▸ **Challenge**:
Below this line is the material. Write out only its lines from the one containing "core, dielectric, shield, jacket" through the one containing "obj.parent = empty", both kept, exactly.
* * * * *
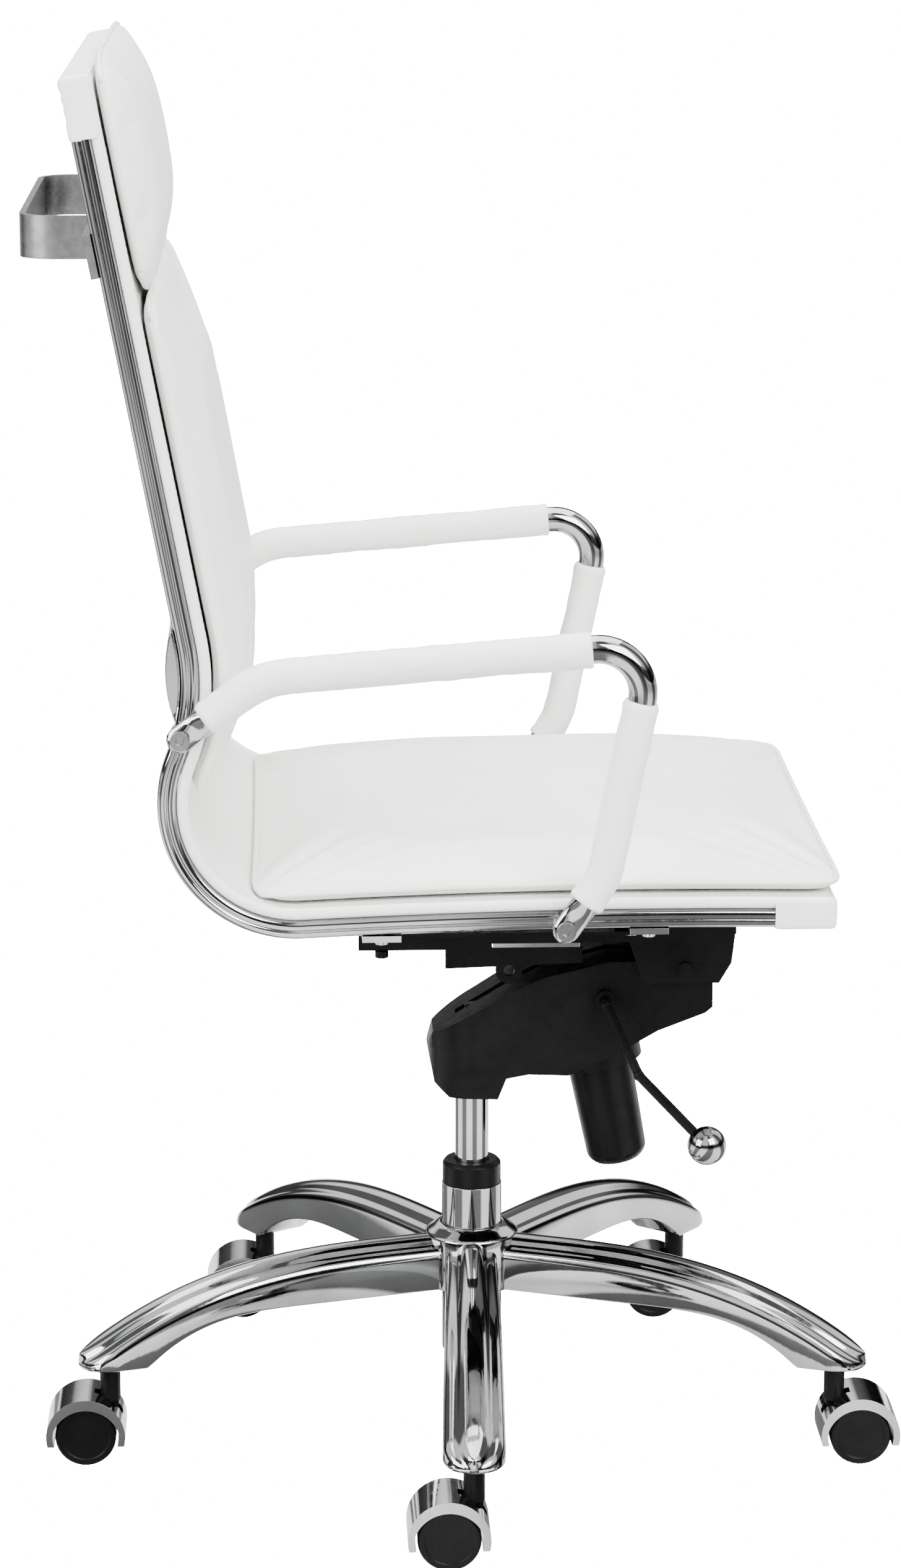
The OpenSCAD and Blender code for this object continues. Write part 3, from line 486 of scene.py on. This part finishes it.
def padGrid(c, count=72):
    t = np.linspace(-1, 1, count)
    t = np.sign(t) * (1 - (1 - np.abs(t)) ** 1.5)       # closer lines towards the edges
    u, v = np.meshgrid(t, t, indexing="ij")
    x, s = padOutline(c, u, v)
    rise = np.sqrt((1 - np.abs(u) ** c["sidePower"]) * (1 - np.abs(v) ** c["endPower"]))
    under = np.sqrt((1 - np.abs(u) ** 50) * (1 - np.abs(v) ** 50))
    top = c["seam"] + (c["thick"] - c["seam"]) * rise
    low = c["seam"] * (1 - under)
    verts = [(x[i, j], s[i, j], top[i, j]) for i in range(count) for j in range(count)]
    index = {}
    for i in range(count):
        for j in range(count):
            if i in (0, count - 1) or j in (0, count - 1):
                index[i, j] = i * count + j
            else:
                index[i, j] = len(verts)
                verts.append((x[i, j], s[i, j], low[i, j]))
    faces = []
    for i in range(count - 1):
        for j in range(count - 1):
            a, b, e, f = i * count + j, (i + 1) * count + j, (i + 1) * count + j + 1, i * count + j + 1
            faces.append((a, b, e, f))
            faces.append((index[i, j], index[i, j + 1], index[i + 1, j + 1], index[i + 1, j]))
    return meshFrom("padFlat", verts, faces)


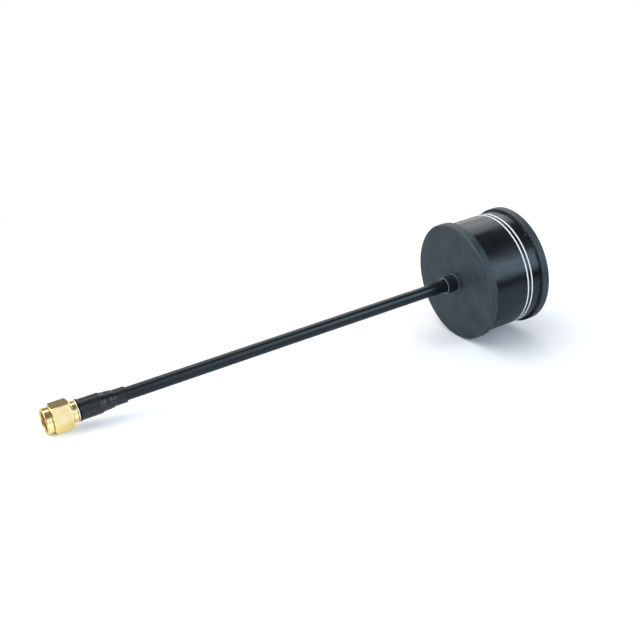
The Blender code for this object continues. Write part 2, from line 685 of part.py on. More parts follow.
def main():
    for item in list(bpy.data.objects):
        bpy.data.objects.remove(item, do_unlink=True)
    parts = make_collection("fpv_antenna")
    cutters = make_collection("cutters")
    axis = bpy.data.objects.new("antenna_axis", None)
    parts.objects.link(axis)

    gold = make_material("gold_plating", (0.86, 0.66, 0.3), 0.22, 1.0)
    spring_wire = make_material("spring_wire", (0.6, 0.55, 0.48), 0.35, 1.0)
    silicone = make_material("silicone", (0.62, 0.2, 0.09), 0.6, 0.0)
    fluoropolymer = make_material("fluoropolymer", (0.85, 0.85, 0.83), 0.45, 0.0)
    ferrule_plating = make_material("ferrule_plating", (0.9, 0.82, 0.62), 0.25, 1.0)
    heat_shrink = make_material("heat_shrink", (0.012, 0.013, 0.015), 0.5, 0.0)
    jacket_skin = make_material("jacket_skin", (0.008, 0.009, 0.01), 0.25, 0.0)
    tinned_copper = make_material("tinned_copper", (0.7, 0.68, 0.64), 0.35, 1.0)
    copper = make_material("copper", (0.78, 0.42, 0.24), 0.3, 1.0)
    solder = make_material("solder", (0.62, 0.62, 0.6), 0.4, 1.0)
    cap_plastic = make_material("cap_plastic", (0.06, 0.065, 0.07), 0.65, 0.0)
    sleeve_plastic = make_material("sleeve_plastic", (0.008, 0.009, 0.011), 0.2, 0.0)
    white_paint = make_material("white_paint", (0.85, 0.86, 0.87), 0.5, 0.0)

    core, dielectric, shield, jacket = make_stalk(parts)
    core_joint, shield_joint = make_joints(parts)
    finishes = [
        (make_coupling_nut(parts, cutters), gold),
        (make_snap_ring(parts), spring_wire),
        (make_gasket(parts), silicone),
        (make_shell(parts), gold),
        (make_insulator(parts), fluoropolymer),
        (make_pin(parts), gold),
        (make_ferrule(parts), ferrule_plating),
        (make_boot(parts), heat_shrink),
        (core, copper),
        (dielectric, fluoropolymer),
        (shield, tinned_copper),
        (jacket, jacket_skin),
        (make_base_cap(parts), cap_plastic),
        (make_sleeve(parts), sleeve_plastic),
        (make_top_cap(parts), cap_plastic),
        (core_joint, solder),
        (shield_joint, solder),
    ]
    finishes += [(line, white_paint) for line in make_white_lines(parts)]
    finishes += [(leaf, copper) for leaf in make_leaves(parts)]
    pieces = [finish(piece, material, axis) for piece, material in finishes]
    for cutter in cutters.objects:
        cutter.parent = axis
    lay_on_floor(axis, pieces)


main()
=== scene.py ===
# An antenna for video flying, lying on a pale floor as in the photograph.
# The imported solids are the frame. Each piece is made again here with finer edges and its own finish.
# Lengths in the dictionaries are in millimetres, and a station is a distance along the antenna's axis
# from the front of the coupling nut. A turned outline lists its corners as (radius, station, fillet).

import json
import math

import bmesh
import bpy
from mathutils import Matrix, Vector, noise


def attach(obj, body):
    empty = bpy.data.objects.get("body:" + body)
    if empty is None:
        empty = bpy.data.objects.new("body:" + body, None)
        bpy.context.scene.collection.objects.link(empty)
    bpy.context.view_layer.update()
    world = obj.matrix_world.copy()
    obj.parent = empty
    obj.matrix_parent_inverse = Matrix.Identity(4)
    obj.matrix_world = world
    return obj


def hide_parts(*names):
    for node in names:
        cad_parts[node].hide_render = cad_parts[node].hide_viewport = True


mm = 0.001
clearance = 0.03  # between pieces that sit in one another
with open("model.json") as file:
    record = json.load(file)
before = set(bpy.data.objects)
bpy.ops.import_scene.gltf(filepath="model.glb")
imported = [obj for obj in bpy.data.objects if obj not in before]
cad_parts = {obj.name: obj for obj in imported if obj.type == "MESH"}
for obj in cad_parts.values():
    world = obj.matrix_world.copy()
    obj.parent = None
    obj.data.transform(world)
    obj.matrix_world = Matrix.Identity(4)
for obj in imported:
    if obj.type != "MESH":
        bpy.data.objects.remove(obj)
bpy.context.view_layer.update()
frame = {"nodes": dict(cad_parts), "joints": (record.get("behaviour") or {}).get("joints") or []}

# The nut's joint lies on the antenna's axis, so it gives the frame that every piece is made in
spin = frame["joints"][0]
along = Vector(spin["axis"]).normalized()
floorSide = Vector((along.z, 0, -along.x))
axisTurn = Matrix((floorSide, along.cross(floorSide), along)).transposed()
axisFrame = Matrix.Translation(Vector(spin["pos_m"])) @ axisTurn.to_4x4()
axisInverse = axisFrame.inverted()
print("frame loaded:", len(frame["nodes"]), "solids")


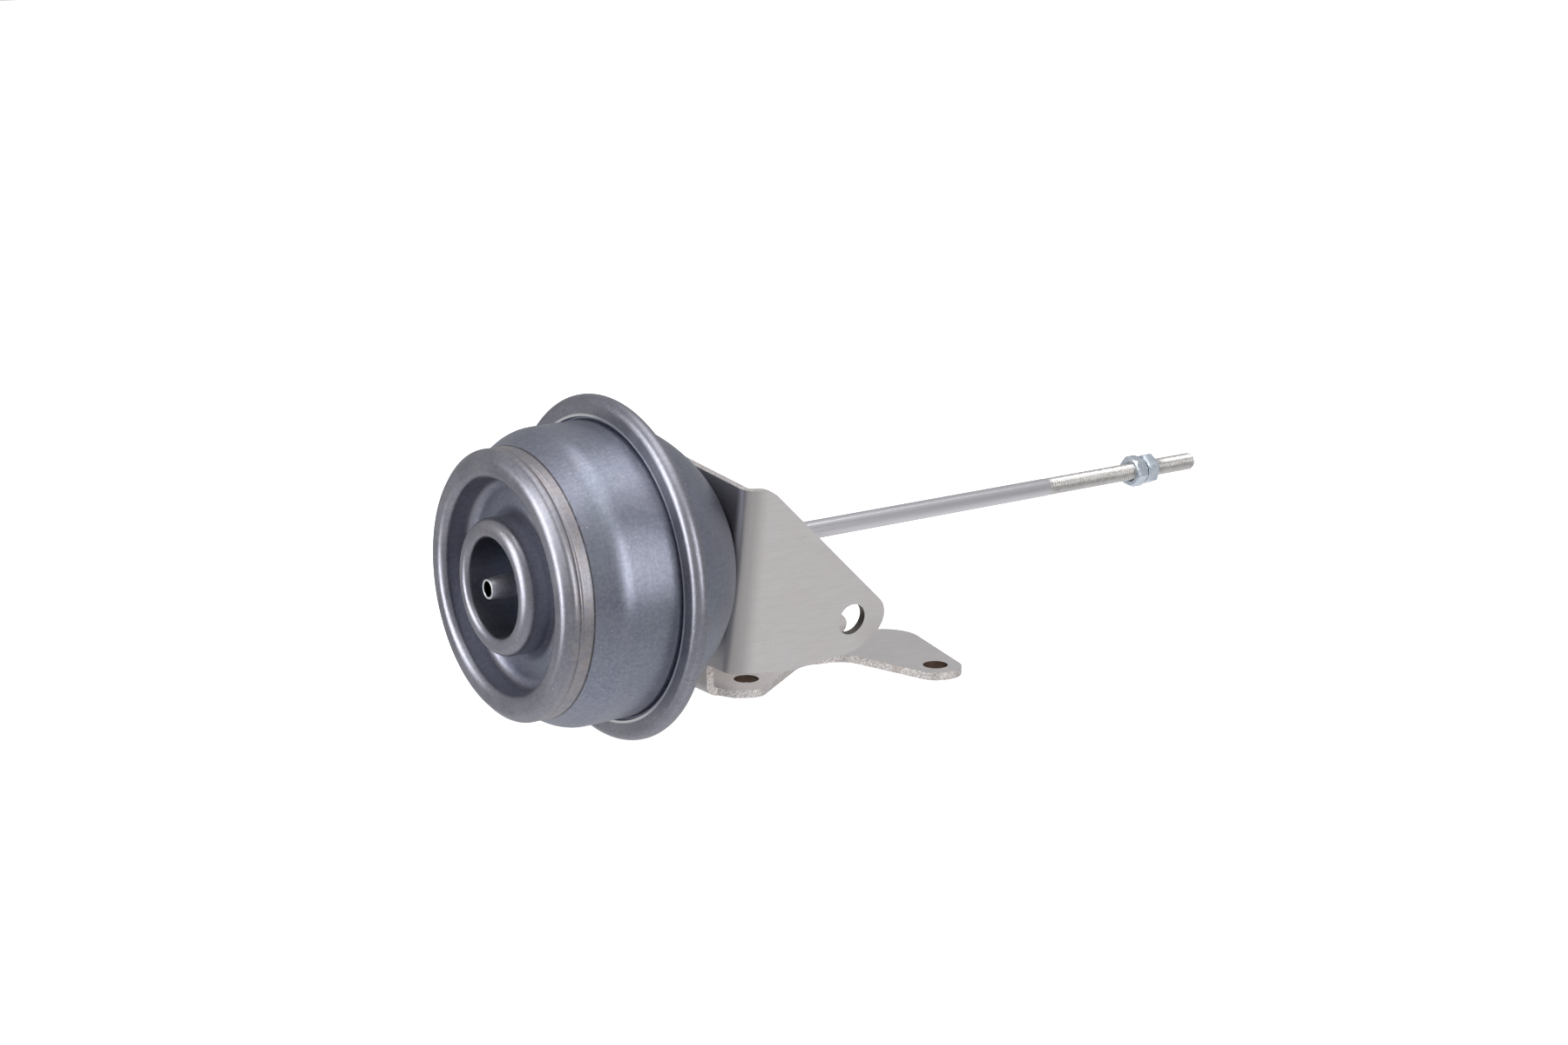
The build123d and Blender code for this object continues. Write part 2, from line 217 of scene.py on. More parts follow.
def new_object(name, mesh, body, slot, *materials):
    """Links a finished mesh, gives it its materials and lets it ride on a body."""
    obj = bpy.data.objects.new(name, mesh)
    bpy.context.scene.collection.objects.link(obj)
    for material in materials:
        mesh.materials.append(material)
    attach(obj, body)
    return obj


def shade_smooth(mesh):
    for polygon in mesh.polygons:
        polygon.use_smooth = True


def mesh_from(name, points, faces, smooth_below=32.0):
    """A mesh from millimetre points, with outward normals, smooth except at sharp edges."""
    mesh = bpy.data.meshes.new(name)
    mesh.from_pydata([tuple(c * MM for c in p) for p in points], [], faces)
    bm = bmesh.new()
    bm.from_mesh(mesh)
    bmesh.ops.recalc_face_normals(bm, faces=bm.faces)
    bm.to_mesh(mesh)
    bm.free()
    shade_smooth(mesh)
    mesh.set_sharp_from_angle(angle=math.radians(smooth_below))
    return mesh


def ring_mesh(name, profile, closed, segments=192, radius_at=None, smooth_below=32.0):
    """Turns a profile of (x, radius) about X. Points on the axis become one vertex.
    radius_at(x, radius, angle) may change a ring's radius round the turn."""
    points, faces, rings = [], [], []
    for x, radius in profile:
        if radius < 1e-6:
            rings.append([len(points)])
            points.append((x, 0.0, 0.0))
            continue
        ring = []
        for k in range(segments):
            angle = 2 * math.pi * k / segments
            r = radius_at(x, radius, angle) if radius_at else radius
            ring.append(len(points))
            points.append((x, r * math.cos(angle), r * math.sin(angle)))
        rings.append(ring)
    pairs = list(zip(rings[:-1], rings[1:]))
    if closed:
        pairs.append((rings[-1], rings[0]))
    for a, b in pairs:
        for k in range(segments):
            j = (k + 1) % segments
            if len(a) == 1 and len(b) == 1:
                break
            if len(a) == 1:
                faces.append((a[0], b[k], b[j]))
            elif len(b) == 1:
                faces.append((a[k], b[0], a[j]))
            else:
                faces.append((a[k], b[k], b[j], a[j]))
    return mesh_from(name, points, faces, smooth_below)


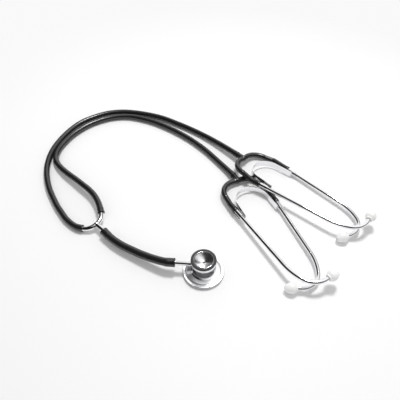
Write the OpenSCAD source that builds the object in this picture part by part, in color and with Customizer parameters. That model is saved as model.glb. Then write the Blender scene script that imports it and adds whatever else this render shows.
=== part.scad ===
// Teaching stethoscope: one double-sided chestpiece, a Y connector and two binaural headsets,
// laid on a table. The origin is the centre of the diaphragm side, in the plane of its rim.
// +Z is up, +X points from the chestpiece toward the lowest ear tips.

/* [Diaphragm side] */
// Outer diameter of the retaining ring
ring_d = 45; // [42:0.5:50]
// Height of the retaining ring
ring_h = 3.3; // [2.8:0.1:4.2]
// Wall of the retaining ring
ring_wall = 1.3; // [1:0.1:2]
// Width of the inward lip that holds the membrane
lip_w = 1.1; // [0.8:0.1:1.8]
// Thickness of that lip
lip_t = 0.6; // [0.4:0.1:0.9]
// Thickness of the membrane
membrane_t = 0.3; // [0.2:0.05:0.5]
// Width of the flat rim of the chestpiece above the membrane
rim_w = 1.8; // [1.2:0.1:2.6]
// Depth of the sound chamber at its centre
chamber_depth = 1.9; // [1.2:0.1:2.2]

/* [Neck] */
// Height of the stem's axis above the diaphragm rim
axis_h = 14; // [13:0.5:16]
// Diameter of the neck at its waist
neck_d = 19.6; // [17:0.2:21]
// Diameter of the foot of the neck on the dish
neck_foot_d = 24.6; // [23:0.2:26]
// Height of the foot of the neck
neck_foot_h = 5; // [4.4:0.1:6]
// Length of the turned part of the neck at its waist
waist_h = 3.4; // [2:0.1:4]

/* [Bell side] */
// Diameter of the bell's skirt
skirt_d = 27.2; // [26:0.2:29]
// Height of the seat of the bell cup on the neck
bell_seat_h = 17; // [17:0.1:18.5]
// Height of the skirt
skirt_h = 4.7; // [3.8:0.1:5.5]
// Outer diameter of the non-chill ring
chill_d = 27.6; // [27.4:0.2:31]
// Height of the non-chill ring
chill_h = 1.8; // [1.6:0.1:3]
// Diameter of the bell's mouth
mouth_d = 23; // [20:0.2:23.6]
// Diameter of the throat and of the two sound passages
throat_d = 2.8; // [2:0.1:3.2]
// Height of the throat above the seat of the bell cup
throat_h = 1.2; // [1:0.1:1.6]
// Mean diameter of the threaded collar under the bell cup
collar_d = 13; // [12:0.5:14]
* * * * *
▸ **Output for this task**:
    core, dielectric, shield, jacket = make_stalk(parts)
    core_joint, shield_joint = make_joints(parts)
    finishes = [
        (make_coupling_nut(parts, cutters), gold),
        (make_snap_ring(parts), spring_wire),
        (make_gasket(parts), silicone),
        (make_shell(parts), gold),
        (make_insulator(parts), fluoropolymer),
        (make_pin(parts), gold),
        (make_ferrule(parts), ferrule_plating),
        (make_boot(parts), heat_shrink),
        (core, copper),
        (dielectric, fluoropolymer),
        (shield, tinned_copper),
        (jacket, jacket_skin),
        (make_base_cap(parts), cap_plastic),
        (make_sleeve(parts), sleeve_plastic),
        (make_top_cap(parts), cap_plastic),
        (core_joint, solder),
        (shield_joint, solder),
    ]
    finishes += [(line, white_paint) for line in make_white_lines(parts)]
    finishes += [(leaf, copper) for leaf in make_leaves(parts)]
    pieces = [finish(piece, material, axis) for piece, material in finishes]
    for cutter in cutters.objects:
        cutter.parent = axis
    lay_on_floor(axis, pieces)


main()
=== scene.py ===
# An antenna for video flying, lying on a pale floor as in the photograph.
# The imported solids are the frame. Each piece is made again here with finer edges and its own finish.
# Lengths in the dictionaries are in millimetres, and a station is a distance along the antenna's axis
# from the front of the coupling nut. A turned outline lists its corners as (radius, station, fillet).

import json
import math

import bmesh
import bpy
from mathutils import Matrix, Vector, noise


def attach(obj, body):
    empty = bpy.data.objects.get("body:" + body)
    if empty is None:
        empty = bpy.data.objects.new("body:" + body, None)
        bpy.context.scene.collection.objects.link(empty)
    bpy.context.view_layer.update()
    world = obj.matrix_world.copy()
    obj.parent = empty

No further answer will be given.